### INPUT ROWS
-- start --

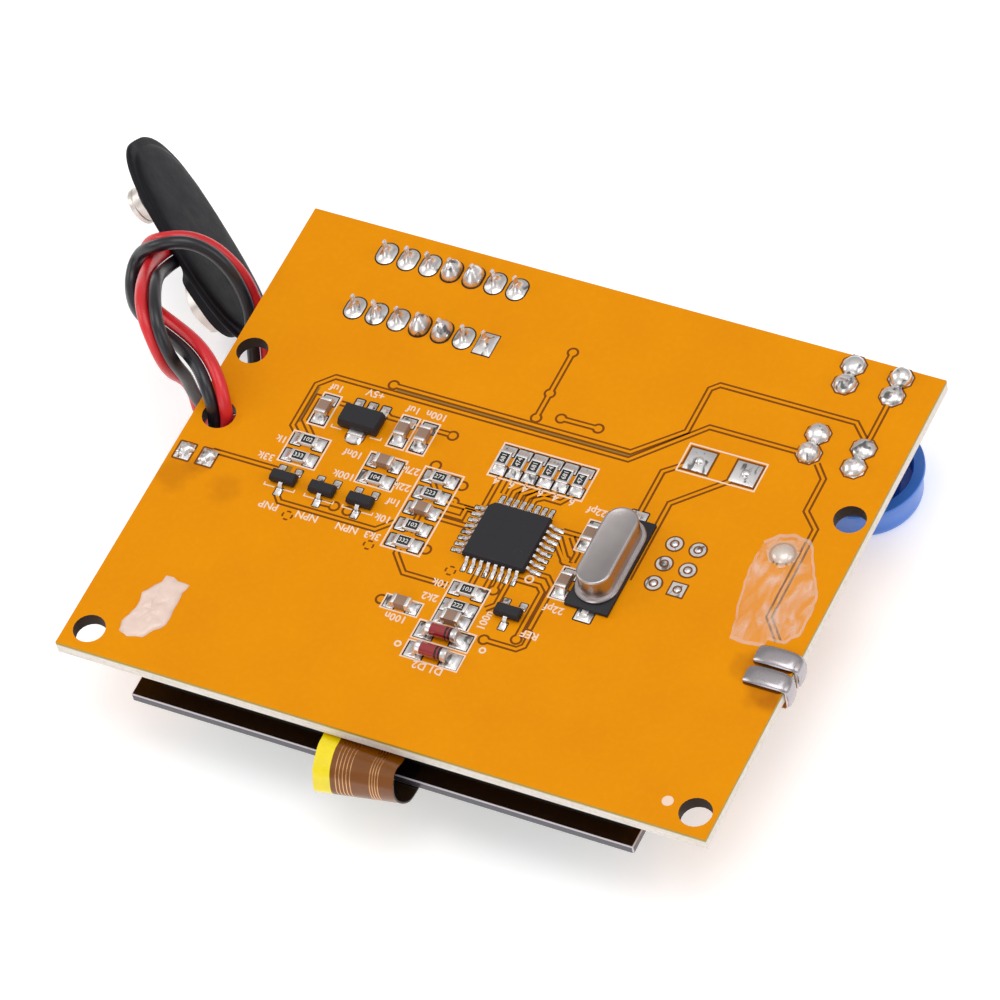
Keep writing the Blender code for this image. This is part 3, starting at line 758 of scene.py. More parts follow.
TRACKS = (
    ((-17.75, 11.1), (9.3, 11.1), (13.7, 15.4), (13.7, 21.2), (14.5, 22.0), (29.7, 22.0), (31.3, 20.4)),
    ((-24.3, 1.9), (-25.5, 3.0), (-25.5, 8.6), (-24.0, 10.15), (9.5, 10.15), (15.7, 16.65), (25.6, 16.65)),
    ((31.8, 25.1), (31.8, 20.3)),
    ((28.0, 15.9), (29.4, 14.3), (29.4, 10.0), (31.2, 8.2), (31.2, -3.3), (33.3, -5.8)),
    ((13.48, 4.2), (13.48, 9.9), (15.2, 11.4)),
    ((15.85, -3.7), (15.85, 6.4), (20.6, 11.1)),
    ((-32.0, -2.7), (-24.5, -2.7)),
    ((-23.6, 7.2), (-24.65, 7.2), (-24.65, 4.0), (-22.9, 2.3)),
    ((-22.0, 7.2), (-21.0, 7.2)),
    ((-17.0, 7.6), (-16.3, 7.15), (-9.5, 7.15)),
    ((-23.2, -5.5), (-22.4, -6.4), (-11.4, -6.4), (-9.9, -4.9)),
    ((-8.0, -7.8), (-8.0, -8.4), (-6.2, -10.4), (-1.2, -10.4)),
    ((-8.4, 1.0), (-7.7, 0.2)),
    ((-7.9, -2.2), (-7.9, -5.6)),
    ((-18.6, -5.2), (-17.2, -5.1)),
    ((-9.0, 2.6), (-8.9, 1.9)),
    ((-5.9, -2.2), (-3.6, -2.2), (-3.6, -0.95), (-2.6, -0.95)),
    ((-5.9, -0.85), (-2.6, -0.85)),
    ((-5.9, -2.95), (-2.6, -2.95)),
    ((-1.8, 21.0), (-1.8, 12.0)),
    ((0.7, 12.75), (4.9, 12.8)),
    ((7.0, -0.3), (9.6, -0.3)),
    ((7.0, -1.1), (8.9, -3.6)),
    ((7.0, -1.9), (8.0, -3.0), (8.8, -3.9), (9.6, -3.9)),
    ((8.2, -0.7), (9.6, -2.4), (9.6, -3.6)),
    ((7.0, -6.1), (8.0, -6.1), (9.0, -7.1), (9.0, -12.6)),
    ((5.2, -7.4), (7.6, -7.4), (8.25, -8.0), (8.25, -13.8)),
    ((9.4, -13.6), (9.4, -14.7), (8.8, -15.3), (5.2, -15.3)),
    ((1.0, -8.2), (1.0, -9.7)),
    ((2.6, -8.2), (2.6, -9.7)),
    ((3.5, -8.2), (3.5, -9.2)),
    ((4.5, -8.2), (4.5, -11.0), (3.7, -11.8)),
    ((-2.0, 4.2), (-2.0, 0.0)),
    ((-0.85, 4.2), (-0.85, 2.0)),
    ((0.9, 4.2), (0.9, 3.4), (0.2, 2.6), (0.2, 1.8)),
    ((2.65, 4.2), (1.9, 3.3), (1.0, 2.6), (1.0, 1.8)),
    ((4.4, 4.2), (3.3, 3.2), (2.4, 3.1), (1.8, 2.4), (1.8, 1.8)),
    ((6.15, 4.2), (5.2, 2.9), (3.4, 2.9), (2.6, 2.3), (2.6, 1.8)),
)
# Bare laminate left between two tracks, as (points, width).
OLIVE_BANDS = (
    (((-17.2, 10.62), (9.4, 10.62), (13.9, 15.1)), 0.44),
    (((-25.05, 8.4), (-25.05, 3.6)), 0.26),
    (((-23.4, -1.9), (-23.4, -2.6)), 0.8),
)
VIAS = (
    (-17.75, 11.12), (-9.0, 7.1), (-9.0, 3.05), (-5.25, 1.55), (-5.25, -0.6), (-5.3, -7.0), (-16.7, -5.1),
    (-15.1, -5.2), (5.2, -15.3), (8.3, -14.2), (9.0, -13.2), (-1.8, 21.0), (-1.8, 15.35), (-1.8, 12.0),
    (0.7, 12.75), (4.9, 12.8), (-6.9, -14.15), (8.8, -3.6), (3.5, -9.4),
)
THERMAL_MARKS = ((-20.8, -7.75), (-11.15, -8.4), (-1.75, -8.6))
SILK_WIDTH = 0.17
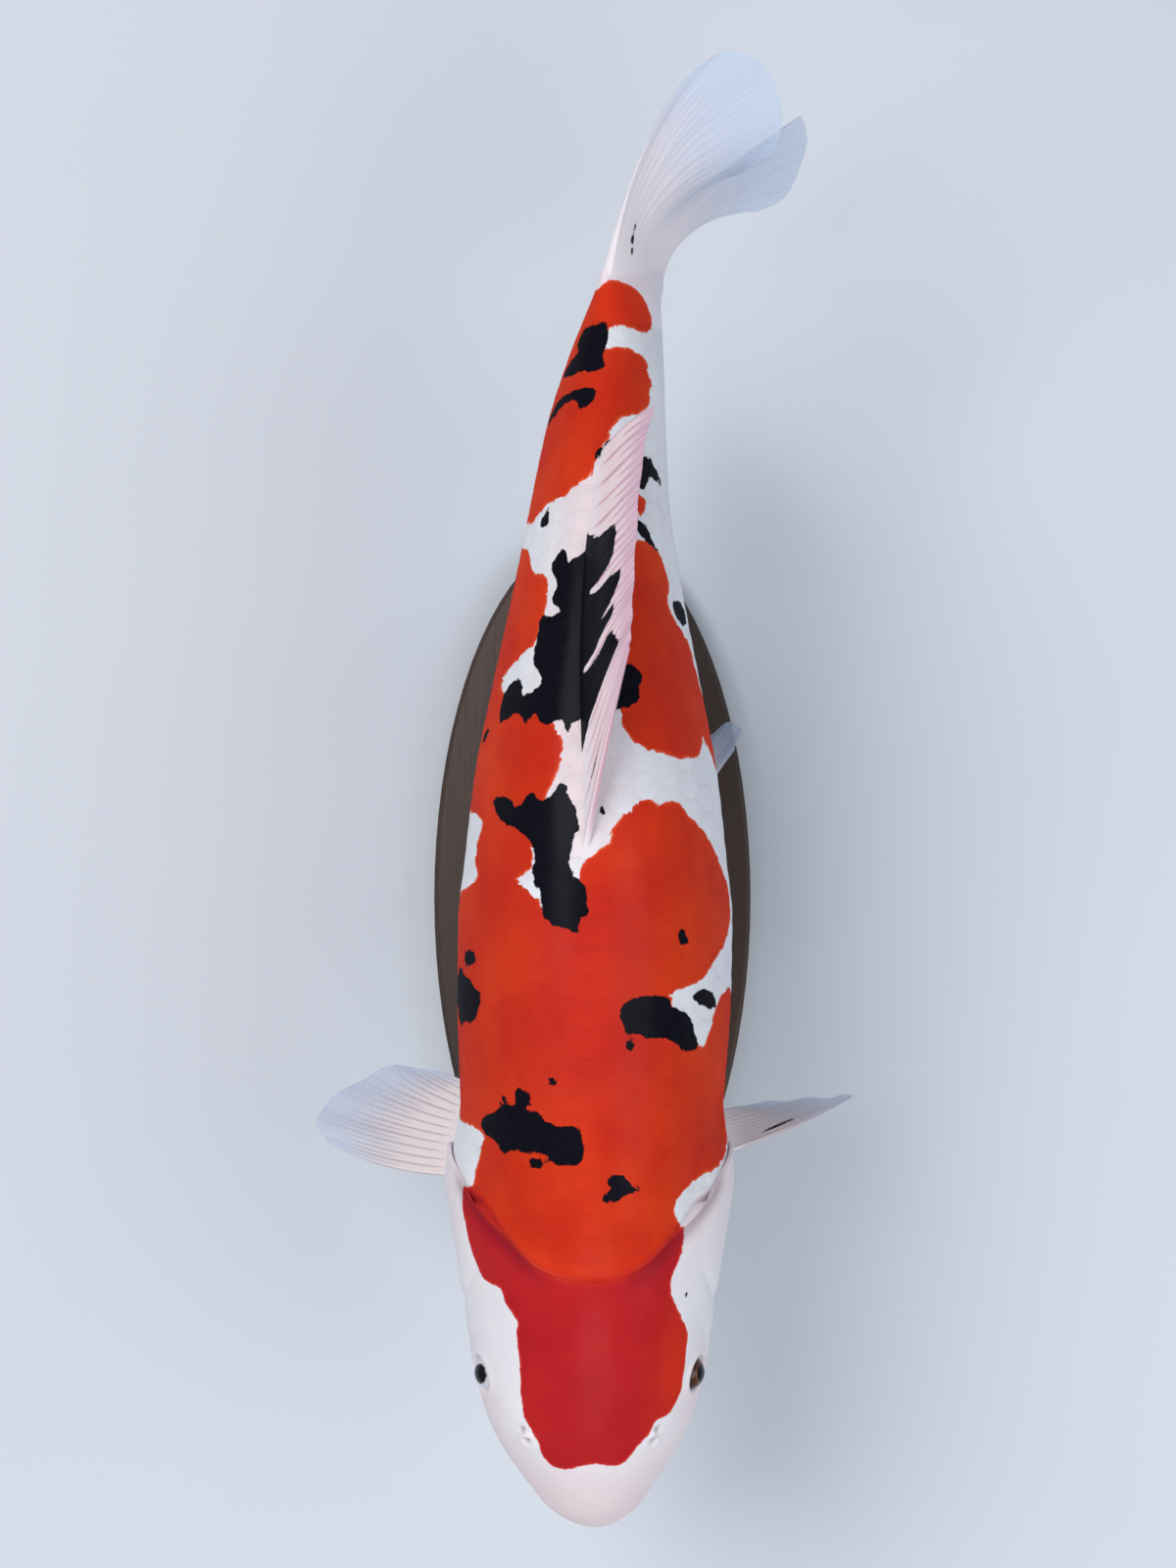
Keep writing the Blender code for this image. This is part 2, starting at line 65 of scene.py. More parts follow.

-- end --

### GIVEN INSTRUCTION
Write out the entire listing exactly.

### SOLUTION
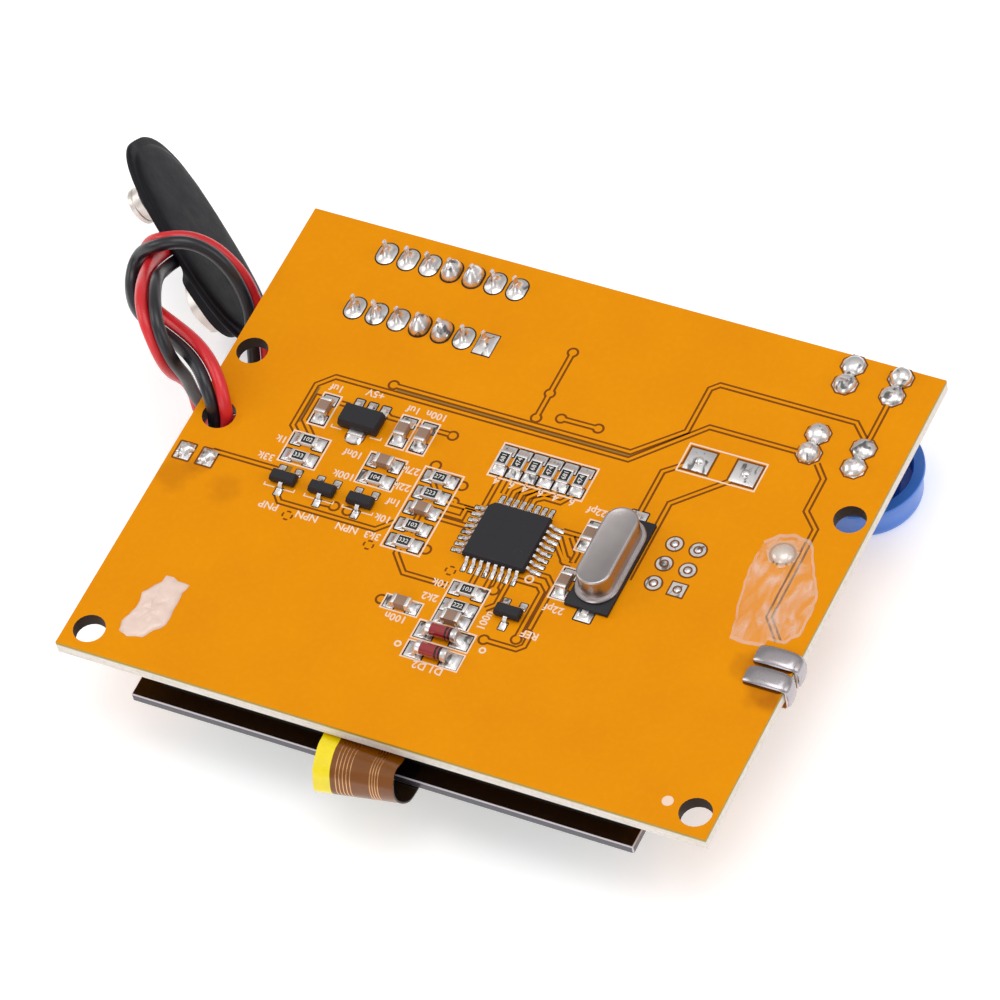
Keep writing the Blender code for this image. This is part 3, starting at line 758 of scene.py. More parts follow.
TRACKS = (
    ((-17.75, 11.1), (9.3, 11.1), (13.7, 15.4), (13.7, 21.2), (14.5, 22.0), (29.7, 22.0), (31.3, 20.4)),
    ((-24.3, 1.9), (-25.5, 3.0), (-25.5, 8.6), (-24.0, 10.15), (9.5, 10.15), (15.7, 16.65), (25.6, 16.65)),
    ((31.8, 25.1), (31.8, 20.3)),
    ((28.0, 15.9), (29.4, 14.3), (29.4, 10.0), (31.2, 8.2), (31.2, -3.3), (33.3, -5.8)),
    ((13.48, 4.2), (13.48, 9.9), (15.2, 11.4)),
    ((15.85, -3.7), (15.85, 6.4), (20.6, 11.1)),
    ((-32.0, -2.7), (-24.5, -2.7)),
    ((-23.6, 7.2), (-24.65, 7.2), (-24.65, 4.0), (-22.9, 2.3)),
    ((-22.0, 7.2), (-21.0, 7.2)),
    ((-17.0, 7.6), (-16.3, 7.15), (-9.5, 7.15)),
    ((-23.2, -5.5), (-22.4, -6.4), (-11.4, -6.4), (-9.9, -4.9)),
    ((-8.0, -7.8), (-8.0, -8.4), (-6.2, -10.4), (-1.2, -10.4)),
    ((-8.4, 1.0), (-7.7, 0.2)),
    ((-7.9, -2.2), (-7.9, -5.6)),
    ((-18.6, -5.2), (-17.2, -5.1)),
    ((-9.0, 2.6), (-8.9, 1.9)),
    ((-5.9, -2.2), (-3.6, -2.2), (-3.6, -0.95), (-2.6, -0.95)),
    ((-5.9, -0.85), (-2.6, -0.85)),
    ((-5.9, -2.95), (-2.6, -2.95)),
    ((-1.8, 21.0), (-1.8, 12.0)),
    ((0.7, 12.75), (4.9, 12.8)),
    ((7.0, -0.3), (9.6, -0.3)),
    ((7.0, -1.1), (8.9, -3.6)),
    ((7.0, -1.9), (8.0, -3.0), (8.8, -3.9), (9.6, -3.9)),
    ((8.2, -0.7), (9.6, -2.4), (9.6, -3.6)),
    ((7.0, -6.1), (8.0, -6.1), (9.0, -7.1), (9.0, -12.6)),
    ((5.2, -7.4), (7.6, -7.4), (8.25, -8.0), (8.25, -13.8)),
    ((9.4, -13.6), (9.4, -14.7), (8.8, -15.3), (5.2, -15.3)),
    ((1.0, -8.2), (1.0, -9.7)),
    ((2.6, -8.2), (2.6, -9.7)),
    ((3.5, -8.2), (3.5, -9.2)),
    ((4.5, -8.2), (4.5, -11.0), (3.7, -11.8)),
    ((-2.0, 4.2), (-2.0, 0.0)),
    ((-0.85, 4.2), (-0.85, 2.0)),
    ((0.9, 4.2), (0.9, 3.4), (0.2, 2.6), (0.2, 1.8)),
    ((2.65, 4.2), (1.9, 3.3), (1.0, 2.6), (1.0, 1.8)),
    ((4.4, 4.2), (3.3, 3.2), (2.4, 3.1), (1.8, 2.4), (1.8, 1.8)),
    ((6.15, 4.2), (5.2, 2.9), (3.4, 2.9), (2.6, 2.3), (2.6, 1.8)),
)
# Bare laminate left between two tracks, as (points, width).
OLIVE_BANDS = (
    (((-17.2, 10.62), (9.4, 10.62), (13.9, 15.1)), 0.44),
    (((-25.05, 8.4), (-25.05, 3.6)), 0.26),
    (((-23.4, -1.9), (-23.4, -2.6)), 0.8),
)
VIAS = (
    (-17.75, 11.12), (-9.0, 7.1), (-9.0, 3.05), (-5.25, 1.55), (-5.25, -0.6), (-5.3, -7.0), (-16.7, -5.1),
    (-15.1, -5.2), (5.2, -15.3), (8.3, -14.2), (9.0, -13.2), (-1.8, 21.0), (-1.8, 15.35), (-1.8, 12.0),
    (0.7, 12.75), (4.9, 12.8), (-6.9, -14.15), (8.8, -3.6), (3.5, -9.4),
)
THERMAL_MARKS = ((-20.8, -7.75), (-11.15, -8.4), (-1.75, -8.6))
SILK_WIDTH = 0.17
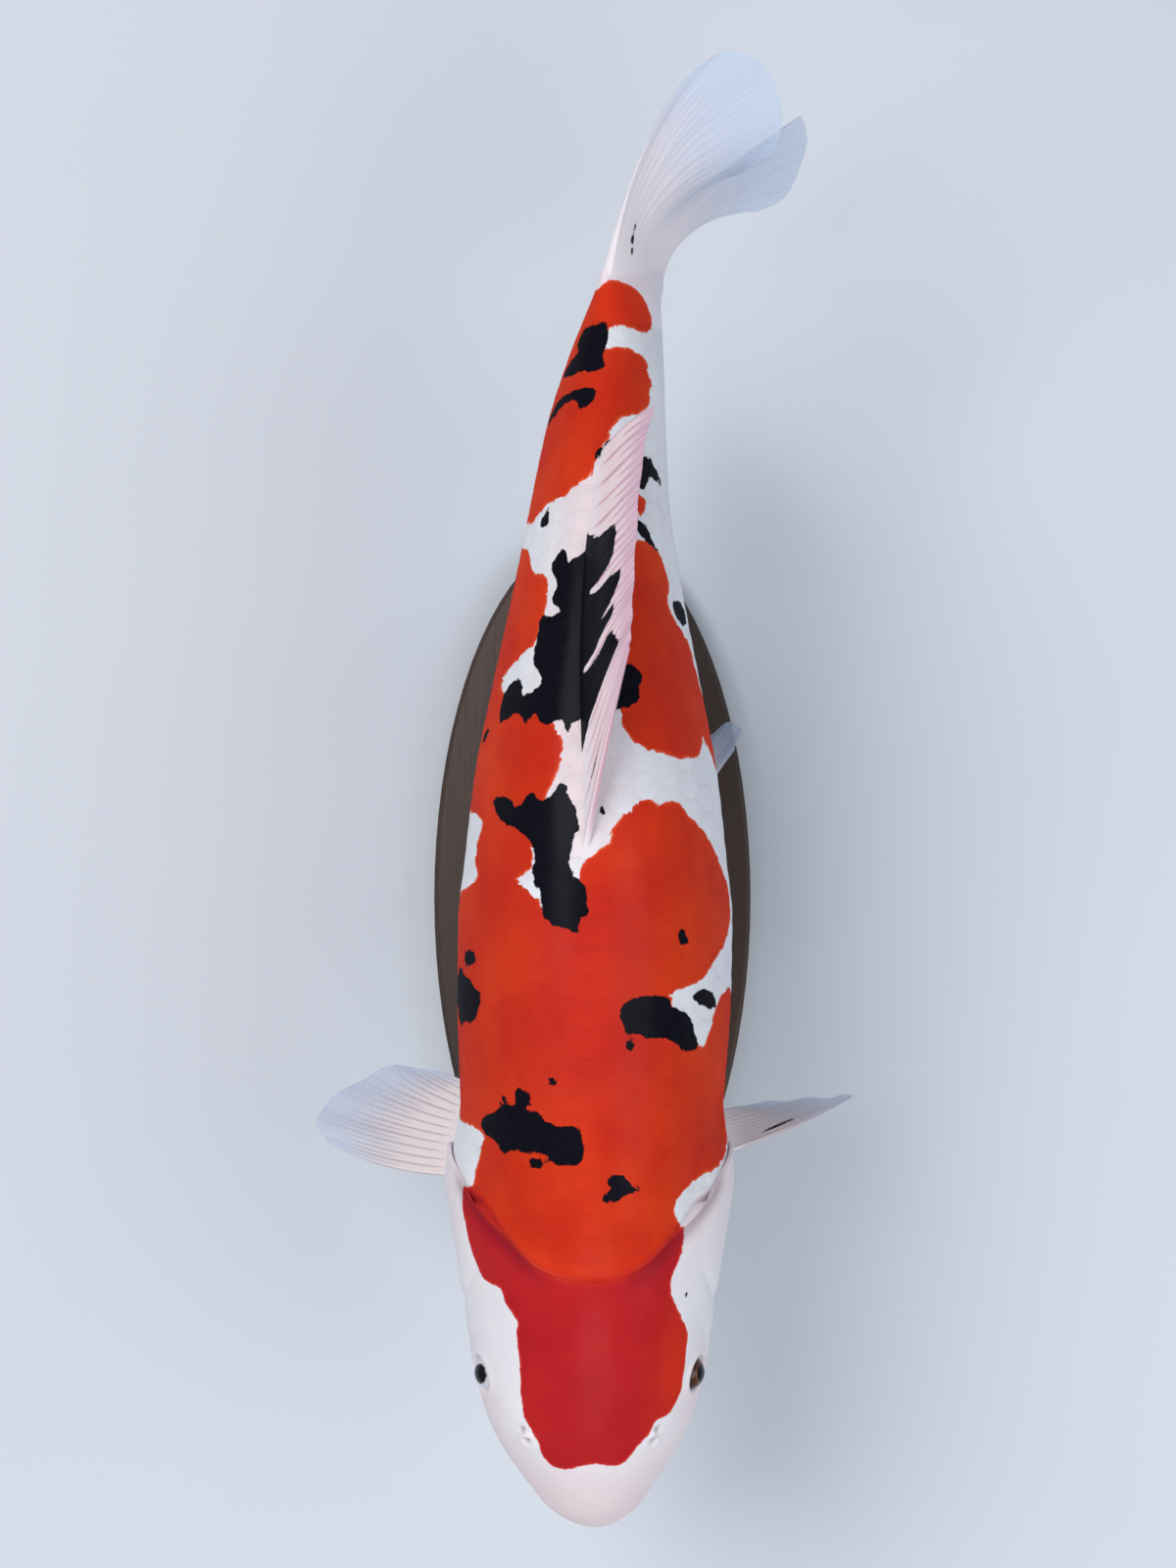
Keep writing the Blender code for this image. This is part 2, starting at line 65 of scene.py. More parts follow.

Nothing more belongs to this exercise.